Только так беспощадно,
Так зло…
Он повторял эту песню еще и еще. Она отражала настроение антибольшевистской аудитории, потерявшей свою душу и мораль. Это была песня класса, который уже потерял все надежды, класса, который готов пойти на что угодно, лишь бы избежать смерти в борьбе.
И, однако, только сегодня утром я получил из Министерства иностранных дел телеграмму, в которой приводилось мнение британского эксперта по военным делам, утверждавшего, что России нужна только небольшая, решительная группа британских офицеров, которые повели бы к победе «благородный русский народ».
Пока я сидел и раздумывал над тяжелой участью человека, находящегося на месте действий, поднялся шум у дверей и раздался решительный окрик: «Руки вверх!». Двадцать человек в масках вошли в зал и навели на аудиторию браунинги и револьверы.

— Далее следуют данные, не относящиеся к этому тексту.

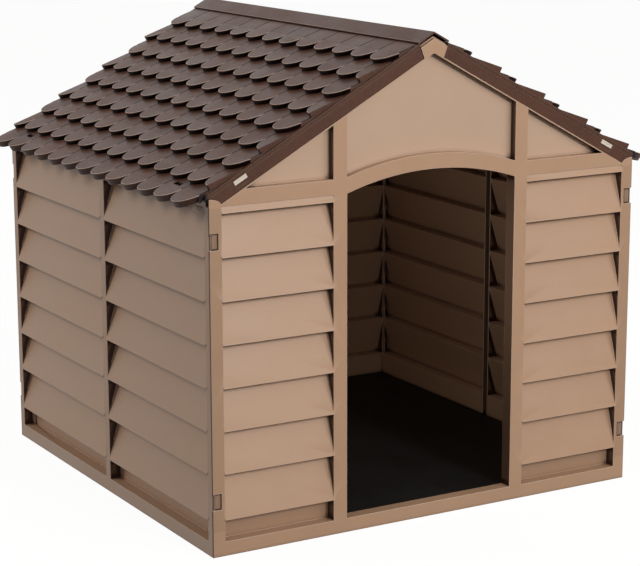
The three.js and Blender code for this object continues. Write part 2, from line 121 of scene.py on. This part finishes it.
# studio, a dim room with five lamps: a key box straight before the doorway wall, one at its
# right for the sheen on the slats, one for the left wall, one behind the roof, and a small one
# just inside the doorway that lifts the inner walls
studio = {
    "roomTop": 0.3, "roomLow": 0.05, "topHeight": 0.7, "lowHeight": -0.4,
    "lamps": [
        {"name": "keyBox", "place": (0.3, -3.9, 1.75), "aim": (0, 0, 0.5), "size": 0.8, "watts": 72},
        {"name": "sheenBox", "place": (2.1, -3.4, 2.1), "aim": (0, 0, 0.5), "size": 1.3, "watts": 26},
        {"name": "leftBox", "place": (-3.1, 2.0, 2.2), "aim": (0, 0, 0.4), "size": 1.2, "watts": 42},
        {"name": "backBox", "place": (0.9, 3.2, 2.2), "aim": (0, 0, 0.7), "size": 1.6, "watts": 6},
        {"name": "doorFill", "place": (-0.1, -0.34, 0.42), "aim": (0.4, 0.1, 0.3), "size": 0.2,
         "watts": 0.34},
    ],
}
for lamp in studio["lamps"]:
    lampData = bpy.data.lights.new(lamp["name"], "AREA")
    lampData.shape = "SQUARE"
    lampData.size = lamp["size"]
    lampData.energy = lamp["watts"]
    lampObject = bpy.data.objects.new(lamp["name"], lampData)
    bpy.context.scene.collection.objects.link(lampObject)
    lampObject.location = lamp["place"]
    lampObject.visible_camera = False
    aim = Vector(lamp["aim"]) - Vector(lamp["place"])
    lampObject.rotation_euler = aim.to_track_quat("-Z", "Y").to_euler()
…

Наступила мертвая тишина. Живо и без всякой суеты четыре бандита обыскали карманы присутствующих, отбирая деньги, драгоценности и все ценное. Большинство из них были в офицерской форме, по праву или нет — я не имел возможности определить.
Когда они подошли к нашей кабинке, их вождь обратил внимание на английскую форму Хилля и Гарстина. Я уже успел отдать им мои часы и бумажник. Человек отдал нам честь. «Вы английские офицеры?». Я с все еще поднятыми к небу руками ответил: «Да». Он вернул мне деньги и часы. «Мы не грабим англичан, — сказал он. — Я прошу прощения за состояние моей родины, которое принуждает меня прибегать к такому образу действий, чтобы заработать на существование».
Нам повезло. К счастью, нам уже не могло больше представиться случая повторить этот опыт. Когда Троцкий истребил анархистов, он уничтожил и кабаре.